Where the spirit does not
work with the hand,
there is no art.

- Leonardo da Vinci

0 1 0 1 0 5


I came across ionCube's HTML Obfuscator when I was digging for PHP security resources. Granted, they don't go as far as to say that they can encrypt HTML source, but their claim that the obfuscator makes analysis of [one's] HTML pages almost impossible is pretty laughable. Just for fun, I dismantled their obfuscation code the hard way and then built an on-line breaker to demonstrate how to de-obfuscate the easy way.

If you want to follow along, pull up a copy of the sample obfuscation they provide. This is the page that I tore apart.

Trick 1: Disable User Operations

A common technique that deluded Web designers employ to try to protect the content they deliver to end users is to disable as many browser features as possible. This is done by overriding the default handlers for events such as: opening the context menu (right-click), cut and copy operations, and drag and select. The worst offenders will use pop-up dialogs to warn the user that the actions are disabled when they try.

Much of this code works only in IE's implementation (embrace and extend) of the DOM, but even brain-dead IE users can still figure out how to get around this one: just turn off JavaScript!
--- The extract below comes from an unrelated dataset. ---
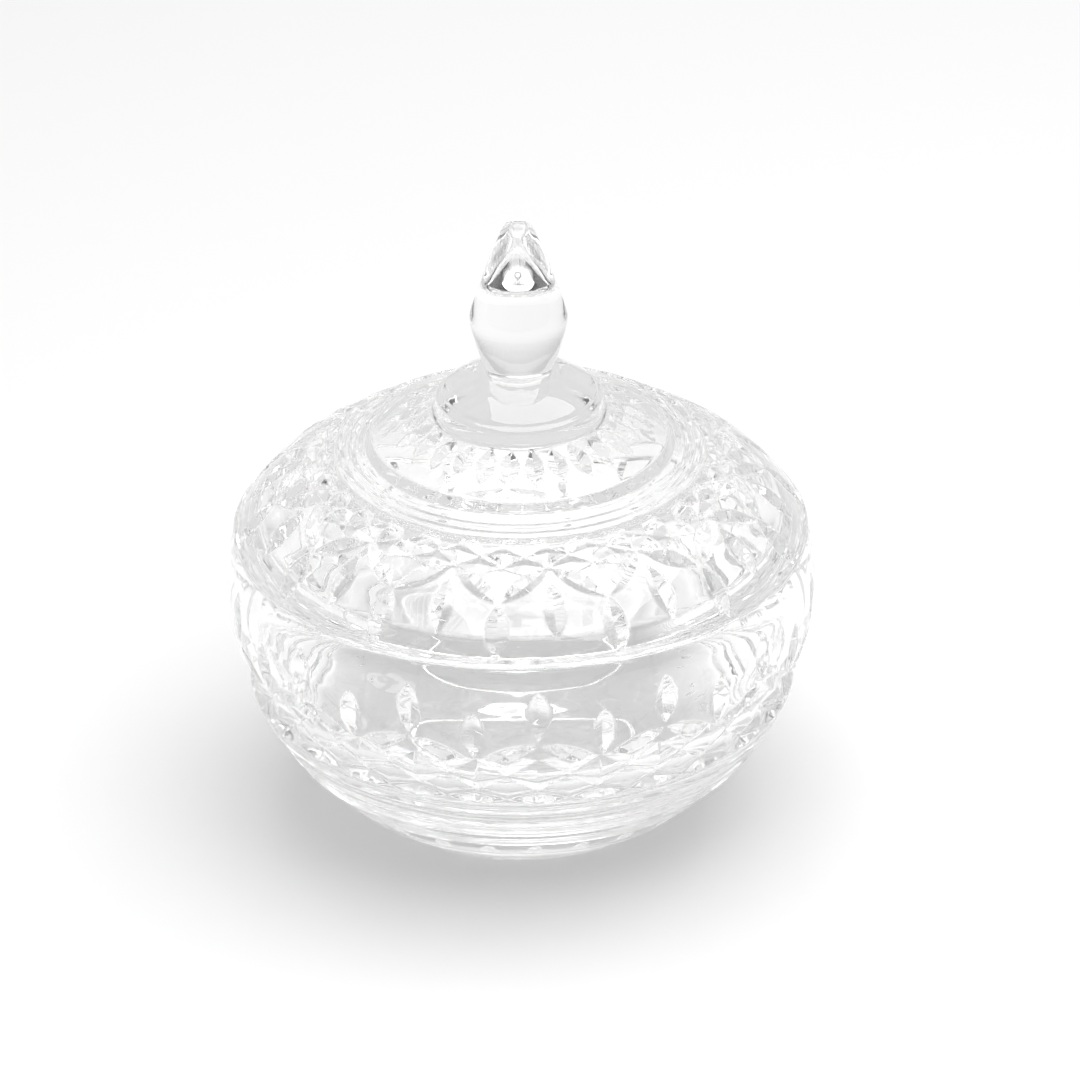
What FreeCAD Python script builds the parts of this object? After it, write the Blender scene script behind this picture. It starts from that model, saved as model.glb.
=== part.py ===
import FreeCAD, Part

import math
import os

# Covered powder jar in cut crystal: a bowl, a domed lid that lifts straight off it, and the drop
# finial bonded on the lid's collar. Millimetres, +Z up, origin at the centre of the bowl's foot.
# Outlines are (radius, height) half sections, turned about Z. Azimuth 0 is the front, -Y.

Vector = FreeCAD.Vector
ORIGIN = Vector(0, 0, 0)
AXIS = Vector(0, 0, 1)
FRONT = -90.0

# Driving sizes
JAR_RADIUS = 70.0
RIM_RADIUS = 68.5
SEAM_Z = 71.0
WALL = 5.5
EDGE = 0.8
FOOT_RADIUS = 34.0
FOOT_RING = 4.0
FOOT_RECESS = 1.4
FLOOR_Z = 10.0
FLANGE_DEPTH = 5.0
FLANGE_WALL = 5.0
FLANGE_GAP = 0.6
CROWN_RADIUS = 43.6
CROWN_Z = 93.4
PLATEAU_RADIUS = 35.4
PLATEAU_Z = 97.6
COLLAR_RADIUS = 20.4
COLLAR_Z = 104.1
COLLAR_HEIGHT = 3.8
NECK_RADIUS = 7.8
NECK_Z = 114.1
FINIAL_RADIUS = 11.6
FINIAL_BELLY_Z = 128.2
TIP_RADIUS = 3.9
TIP_Z = 153.7

# The cuts repeat in sectors round the jar. Each body's pattern starts at its own azimuth.
SECTORS = 14
SECTOR = 360.0 / SECTORS
BOWL_PHASE = 3.2
LID_PHASE = -5.3
LEAF_WIDTH = 5.8
LEAF_DEPTH = 1.2
LEG_WIDTH = 3.9
LEG_DEPTH = 0.9

# The mouth takes the lid's flange.
MOUTH_RADIUS = RIM_RADIUS - WALL
FLANGE_RADIUS = MOUTH_RADIUS - FLANGE_GAP


class Outline:
    """A closed half section, drawn edge by edge and turned about Z."""

    def __init__(self, radius, z):
        self.start = Vector(radius, 0, z)
        self.here = self.start
        self.edges = []

    def line(self, *points):
        for radius, z in points:
            there = Vector(radius, 0, z)
            self.edges.append(Part.LineSegment(self.here, there).toShape())
            self.here = there
        return self

    def curve(self, *points):
        stops = [self.here] + [Vector(radius, 0, z) for radius, z in points]
        spline = Part.BSplineCurve()
        spline.interpolate(stops)
        self.edges.append(spline.toShape())
        self.here = stops[-1]
        return self

    def arc(self, through, end):
        middle = Vector(through[0], 0, through[1])
        there = Vector(end[0], 0, end[1])
        self.edges.append(Part.Arc(self.here, middle, there).toShape())
        self.here = there
        return self

    def solid(self):
        if self.here != self.start:
            self.line((self.start.x, self.start.z))
        return Part.Face(Part.Wire(self.edges)).revolve(ORIGIN, AXIS, 360)


def beads(*rings):
    """Round moulded rings that stand out of a wall, each given as (radius, z, thickness)."""
    return [Part.makeTorus(radius, thickness, Vector(0, 0, z), AXIS) for radius, z, thickness in rings]


def wheel(length, width, depth):
    """A V-edged grinding wheel with its axle along Y. Plunged by depth, it cuts a leaf of this size."""
    radius = length**2 / (8 * depth) + depth / 2
    slope = width / 2 / depth
    half = 2 * width
    shoulder = radius - half / slope
    hub = shoulder / 2
    outline = Outline(hub, -half).line((shoulder, -half), (radius, 0), (shoulder, half), (hub, half))
    disc = outline.solid()
    disc.rotate(ORIGIN, Vector(1, 0, 0), 90)
    return disc, radius - depth


def leaf(lower, upper, width, depth, azimuth, swing=0.0):
    """The wheel placed to cut one leaf between two (radius, z) ends. A slanting leaf swings by
    this angle round the jar from its lower end to its upper one."""
    ends = []
    for (radius, z), turn in ((lower, -swing / 2), (upper, swing / 2)):
        angle = math.radians(turn)
        ends.append(Vector(radius * math.cos(angle), radius * math.sin(angle), z))
    along = ends[1] - ends[0]
    outward = Vector(0, 1, 0).cross(along)
    disc, reach = wheel(along.Length, width, depth)
    turn = FreeCAD.Rotation(outward, along.cross(outward), along, "ZXY")
    centre = (ends[0] + ends[1]) * 0.5 + outward.normalize() * reach
    disc.Placement = FreeCAD.Placement(centre, turn).multiply(disc.Placement)
    disc.rotate(ORIGIN, AXIS, FRONT + azimuth)
    return disc


def leaves(phase, lower, upper, swing=0.0, width=LEAF_WIDTH, depth=LEAF_DEPTH):
    """One leaf in every sector, starting at the given azimuth."""
    return [leaf(lower, upper, width, depth, phase + k * SECTOR, swing) for k in range(SECTORS)]


def crossed_legs(phase, lower, upper):
    """Slanting leaves that meet in pairs, so that they stand in a zigzag round the jar. Lower and
    upper are the ends' places; the upper ends are at the phase's azimuth."""
    rising = leaves(phase - SECTOR / 4, lower, upper, SECTOR / 2, LEG_WIDTH, LEG_DEPTH)
    falling = leaves(phase + SECTOR / 4, lower, upper, -SECTOR / 2, LEG_WIDTH, LEG_DEPTH)
    return rising + falling


def bowl_blank():
    """Foot ring, bellied wall with a rounded rim, and a smooth hollow."""
    outline = Outline(0, FOOT_RECESS)
    outline.line((FOOT_RADIUS - FOOT_RING, FOOT_RECESS), (FOOT_RADIUS - FOOT_RING + EDGE, 0),
                 (FOOT_RADIUS, 0))
    outline.curve((42.7, 5.8), (51.7, 13.9), (59.3, 24.8), (66.0, 38.4), (69.5, 52.0),
                  (JAR_RADIUS, 61.0), (RIM_RADIUS, SEAM_Z - EDGE))
    outline.line((RIM_RADIUS - EDGE, SEAM_Z), (MOUTH_RADIUS + EDGE, SEAM_Z),
                 (MOUTH_RADIUS, SEAM_Z - EDGE), (MOUTH_RADIUS, SEAM_Z - FLANGE_DEPTH))
    outline.curve((63.2, 54.0), (58.6, 36.0), (49.5, 21.0), (36.0, 12.4), (24.0, FLOOR_Z))
    outline.line((0, FLOOR_Z))
    return outline.solid()


def bowl():
    """The blank with its moulded rings, then leaves and crossed legs cut under the rim."""
    rings = beads((63.0, 33.5, 1.6), (60.9, 28.9, 1.6), (58.2, 23.6, 1.2), (57.1, 21.6, 1.1),
                  (54.8, 18.7, 1.1))
    cuts = leaves(BOWL_PHASE, (69.5, 52.4), (69.5, 65.6))
    cuts += leaves(BOWL_PHASE + SECTOR / 2, (68.4, 46.8), (69.9, 60.0))
    cuts += crossed_legs(BOWL_PHASE, (68.0, 44.9), (69.3, 51.4))
    return bowl_blank().fuse(rings).cut(cuts)


def lid_blank():
    """Locating flange, seat, dome and stepped crown; the inside is a smooth dome."""
    inner = FLANGE_RADIUS - FLANGE_WALL
    bottom = SEAM_Z - FLANGE_DEPTH
    outline = Outline(inner, bottom)
    outline.line((FLANGE_RADIUS - EDGE, bottom), (FLANGE_RADIUS, bottom + EDGE),
                 (FLANGE_RADIUS, SEAM_Z), (RIM_RADIUS - 2 * EDGE, SEAM_Z),
                 (RIM_RADIUS - EDGE / 2, SEAM_Z + EDGE))
    outline.curve((65.6, 75.8), (60.2, 81.9), (52.4, 87.4), (CROWN_RADIUS + 1, CROWN_Z - 2.3))
    outline.line((CROWN_RADIUS + 0.3, CROWN_Z - 0.6), (CROWN_RADIUS - 0.6, CROWN_Z),
                 (PLATEAU_RADIUS + 2.2, CROWN_Z + 1.2), (PLATEAU_RADIUS, PLATEAU_Z))
    outline.curve((27.5, 101.0), (COLLAR_RADIUS - 1, COLLAR_Z + 0.3))
    outline.line((0, COLLAR_Z + 0.3), (0, 98.0))
    outline.curve((14.0, 96.9), (34.0, 90.2), (50.0, 80.0), (inner, SEAM_Z + 1))
    return outline.solid()


def collar():
    """The pedestal on the crown, with a domed top and the neck that carries the finial."""
    outline = Outline(0, COLLAR_Z - 2)
    outline.line((COLLAR_RADIUS, COLLAR_Z - 2), (COLLAR_RADIUS, COLLAR_Z),
                 (COLLAR_RADIUS - 0.5, COLLAR_Z + COLLAR_HEIGHT))
    outline.curve((17.6, 109.7), (13.0, 112.3), (NECK_RADIUS, NECK_Z))
    outline.line((0, NECK_Z))
    return outline.solid().fuse(beads((17.4, 109.0, 0.9)))


def lid():
    """The blank with its moulded rings, then the dome's cuts and the crown's ring of leaves. The
    collar goes on last, so that no wheel runs into it."""
    rings = beads((42.6, 92.8, 1.0), (40.2, 93.3, 1.0), (37.9, 93.9, 1.0))
    half = LID_PHASE + SECTOR / 2
    cuts = leaves(LID_PHASE, (67.2, 71.9), (58.6, 82.6))
    cuts += leaves(half, (65.0, 75.4), (53.2, 86.0))
    cuts += crossed_legs(half, (58.6, 82.6), (49.0, 88.0))
    cuts += leaves(half, (31.5, 98.6), (20.9, 103.4), width=4.8, depth=0.9)
    cuts += leaves(LID_PHASE, (30.0, 99.4), (21.4, 103.2), width=5.0, depth=0.9)
    return lid_blank().fuse(rings).cut(cuts).fuse(collar())


def finial():
    """A solid pointed drop, its foot on the collar's neck."""
    tip_lean = math.radians(20)
    shoulder = (TIP_RADIUS * math.cos(tip_lean), TIP_Z - TIP_RADIUS * (1 - math.sin(tip_lean)))
    crown = TIP_RADIUS * math.sin(math.radians(45))
    outline = Outline(0, NECK_Z)
    outline.line((NECK_RADIUS, NECK_Z), (NECK_RADIUS + 0.3, NECK_Z + 0.9), (NECK_RADIUS - 0.3, NECK_Z + 1.6))
    outline.curve((9.4, 118.9), (10.9, 124.4), (FINIAL_RADIUS, FINIAL_BELLY_Z), (10.6, 132.3),
                  (6.9, 143.2), shoulder)
    outline.arc((crown, TIP_Z - TIP_RADIUS + crown), (0, TIP_Z))
    return outline.solid()


def main():
    os.makedirs("parts", exist_ok=True)
    for name, build in (("bowl", bowl), ("lid", lid), ("finial", finial)):
        build().exportStep(f"parts/{name}.step")


main()
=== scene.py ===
import math

import bpy
import numpy as np
from mathutils import Matrix, Vector


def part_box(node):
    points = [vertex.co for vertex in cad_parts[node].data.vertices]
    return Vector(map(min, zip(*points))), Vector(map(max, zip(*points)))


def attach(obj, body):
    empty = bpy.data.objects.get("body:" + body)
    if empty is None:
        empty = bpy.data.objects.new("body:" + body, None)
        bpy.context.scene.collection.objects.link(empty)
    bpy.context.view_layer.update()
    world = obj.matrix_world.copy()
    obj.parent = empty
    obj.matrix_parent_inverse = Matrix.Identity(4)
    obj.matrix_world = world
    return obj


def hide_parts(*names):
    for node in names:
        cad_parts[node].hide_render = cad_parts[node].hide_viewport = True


# A covered powder jar in cut crystal. The bowl and lid are turned sections whose outer wall is cut
# with wheels: leaves, crossed legs and a lattice of pyramids. Sections are (radius, height) in
# millimetres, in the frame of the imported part; MM turns them into metres.

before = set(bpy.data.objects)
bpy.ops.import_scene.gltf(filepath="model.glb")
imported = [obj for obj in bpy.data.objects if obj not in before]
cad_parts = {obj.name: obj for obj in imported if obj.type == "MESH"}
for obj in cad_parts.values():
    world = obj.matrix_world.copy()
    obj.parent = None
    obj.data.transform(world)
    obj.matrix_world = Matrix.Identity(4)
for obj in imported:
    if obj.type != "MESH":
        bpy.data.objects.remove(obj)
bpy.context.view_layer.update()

MM = 0.001
BOWL_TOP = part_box("bowl")[1].z / MM
LID_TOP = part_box("lid")[1].z / MM
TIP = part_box("finial")[1].z / MM
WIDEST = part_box("bowl")[1].x / MM

# The cuts repeat in sectors round the jar; azimuth 0 is the front, -Y.
SECTORS = 14
SECTOR = math.tau / SECTORS
QUARTER = SECTOR / 4
BOWL_PHASE = math.radians(3.2)
LID_PHASE = math.radians(-5.3)

# Mesh density: columns round the jar where the wall is cut, moulded and plain, and how far apart
# the rows are there, in millimetres.
CUT_COLUMNS = 56 * SECTORS
MOULD_COLUMNS = CUT_COLUMNS // 2
PLAIN_COLUMNS = CUT_COLUMNS // 4
CUT_STEP = 0.5
MOULD_STEP = 0.7
PLAIN_STEP = 2.0
FINEST_STEP = 0.18
MAX_TURN = math.radians(9)

# The cuts' inner edges stay crisp where the faces turn more than this; shoulders are polished round
CRISP = math.radians(42)

# Fire polish: how far the mould's corners are rounded, in millimetres
CORNER_SOFT = 0.35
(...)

Fortunately, this drastic measure isn't necessary - we can view the source for the page in FireFox by clicking View | Page Source. Have I lost anyone yet?

Trick 2: CR/LF

Another common trick, which surprisingly fools a lot of people, is to put a bunch of whitespace at the beginning of the response body. At first glance, it appears that there is nothing in the HTML source but a commented usage warning with some legal-sounding yet grammatically unsound verbage. I'm trembling.
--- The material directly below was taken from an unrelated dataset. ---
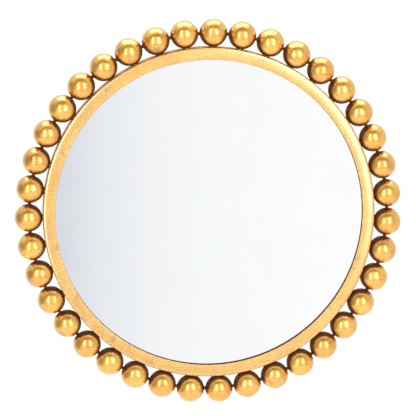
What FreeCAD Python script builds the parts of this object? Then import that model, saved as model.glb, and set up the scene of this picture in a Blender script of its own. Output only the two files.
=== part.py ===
"""Round wall mirror in a steel hoop, framed by a ring of hollow gilded balls.

The mirror hangs on a wall. Its own frame has the wall as the plane Y = 0, the room on the -Y side
and +Z up, and the Y axis is the mirror's axis. Distances called "station" are measured from the wall
towards the room. Angles round the ring run clockwise from the top, as seen from the room.
"""

import FreeCAD
import Part
import math
import os

import Sketcher

Vector = FreeCAD.Vector
Rotation = FreeCAD.Rotation
Placement = FreeCAD.Placement

document = FreeCAD.newDocument("girandole_mirror")


# ---------------------------------------------------------------- driving dimensions (mm, degrees)

DRIVING_DIMENSIONS = {
    "ball_diameter": 50,
    "ball_wall": 1,
    "ball_count": 39,
    "ball_standoff": 0.3,
    "top_ball_turn": 1,
    "hoop_outer_radius": 300,
    "hoop_depth": 30,
    "face_width": 22,
    "face_rise": 15,
    "steel_thickness": 3,
    "outer_edge_rounding": 2.5,
    "inner_edge_rounding": 0.8,
    "wall_clearance": 1.5,
    "running_gap": 0.05,
    "pin_diameter": 5,
    "link_pin_length": 10,
    "peg_length": 8,
    "tape_inner_radius": 281,
    "tape_width": 10,
    "tape_thickness": 1,
    "glass_radius": 295,
    "glass_thickness": 4,
    "glass_arris": 0.5,
    "board_radius": 294,
    "board_thickness": 9,
    "board_edge_rounding": 1,
    "clip_count": 6,
    "clip_width": 16,
    "clip_thickness": 1.5,
    "clip_leg": 12,
    "clip_reach": 18,
    "clip_screw_station": 17.5,
    "clip_screw_diameter": 4,
    "clip_screw_tip_diameter": 3.2,
    "clip_screw_tip_length": 0.4,
    "hanger_screw_diameter": 3.5,
    "hanger_screw_length": 8,
    "hanger_screw_tip_diameter": 0.8,
    "hanger_screw_tip_length": 2.5,
    "hanger_screw_hole_depth": 7.5,
    "screw_head_diameter": 7,
    "screw_head_height": 2.2,
    "screw_head_rounding": 1.2,
    "screw_slot_width": 1.1,
    "screw_slot_length": 4.2,
    "screw_slot_depth": 1.3,
    "strap_width": 16,
    "strap_thickness": 1.5,
    "strap_length": 48,
    "strap_corner_rounding": 7,
    "knuckle_bore": 3.7,
    "knuckle_lip_angle": 110,
    "upper_screw_drop": 25,
    "lower_screw_drop": 40,
    "ring_wire_diameter": 3,
    "ring_half_width": 12,
    "ring_corner_radius": 3,
    "ring_drop": 16.5,
    "hanger_spread": 150,
    "hanger_height": 140,
    "pad_diameter": 10,
    "pad_height": 2.3,
}

sheet = document.addObject("Spreadsheet::Sheet", "dims")
for row, (alias, size) in enumerate(DRIVING_DIMENSIONS.items(), start=1):
    sheet.set(f"A{row}", alias)
    sheet.set(f"B{row}", str(size))
    sheet.setAlias(f"B{row}", alias)
document.recompute()

# Stations of the layers, from the wall towards the room, written as sheet expressions.
BALL_STATION = "(dims.ball_diameter / 2 + dims.wall_clearance)"
FACE_STATION = f"({BALL_STATION} + dims.face_rise)"
FLANGE_BACK = f"({FACE_STATION} - dims.steel_thickness)"
TAPE_BACK = f"({FLANGE_BACK} - dims.tape_thickness)"
GLASS_BACK = f"({TAPE_BACK} - dims.glass_thickness)"
BOARD_BACK = f"({GLASS_BACK} - dims.board_thickness)"
HOOP_BACK = f"({FACE_STATION} - dims.hoop_depth)"

BALL_CIRCLE_RADIUS = "(dims.hoop_outer_radius + dims.ball_standoff + dims.ball_diameter / 2)"
HOOP_INNER_RADIUS = "(dims.hoop_outer_radius - dims.steel_thickness)"
CLIP_OUTER_RADIUS = f"({HOOP_INNER_RADIUS} - dims.running_gap)"
PIN_HOLE_RADIUS = "(dims.pin_diameter / 2 + dims.running_gap)"
KNUCKLE_OUTER_RADIUS = "(dims.knuckle_bore / 2 + dims.strap_thickness)"
HANGER_STATION = f"({BOARD_BACK} - {KNUCKLE_OUTER_RADIUS})"

ROUND_THE_MIRROR = Vector(0, 1, 0)
SKETCH_NORMAL = Vector(0, 0, 1)
FULL_TURN = 360.0
HALF_TURN = 180.0
SQUARE = 90.0
SAME_LENGTH = 1e-6

# How a sketch numbers its own origin point and its two axes.
SKETCH_ORIGIN = (-1, 1)
ACROSS_AXIS = -1
UP_AXIS = -2


def number(expression):
    """The value of a sheet expression."""
    return float(sheet.evalExpression(expression))


def bind(item, sizes):
    """Bind properties of an object to sheet expressions."""
    for name, expression in sizes.items():
        item.setExpression(name, expression)


# ---------------------------------------------------------------- helpers for bodies and sketches

def new_body(name):
    body = document.addObject("PartDesign::Body", name)
    body.Label = name
    return body


def origin_feature(body, role):
    return next(feature for feature in body.Origin.OriginFeatures if feature.Role == role)


def new_sketch(body, name, plane, offset=None, turn=None):
    """A sketch on one of the body's origin planes, moved along its normal or turned about its X axis."""
    sketch = body.newObject("Sketcher::SketchObject", name)
    sketch.AttachmentSupport = [(origin_feature(body, plane), "")]
    sketch.MapMode = "FlatFace"
    if offset is not None:
        sketch.setExpression("AttachmentOffset.Base.z", offset)
    if turn is not None:
        sketch.AttachmentOffset = Placement(Vector(), Rotation(Vector(1, 0, 0), number(turn)))
    return sketch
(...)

Of course, it's technically impossible for a browser to magically construct a page with no source code whatsoever. It must be there somewhere. Oops, why is that scrollbar there? At the end the document is our magical content. Even if long-line wrapping is enabled, it appears to occupy only a few lines, starting with a <SCRIPT> tag. Wow, what great compression!

Trick 3: Remove Whitespace

A staple of obfuscation involves removing the whitespace that is absolutely necessary for human readability, but machines couldn't care less about. This obviously only works for code blocks. However, since the entirety of page content has been encoded in JavaScript, the page is essentially one big code block, anyway. This explains why line wrapping does not help us - there is no whitespace for a natural break in flow.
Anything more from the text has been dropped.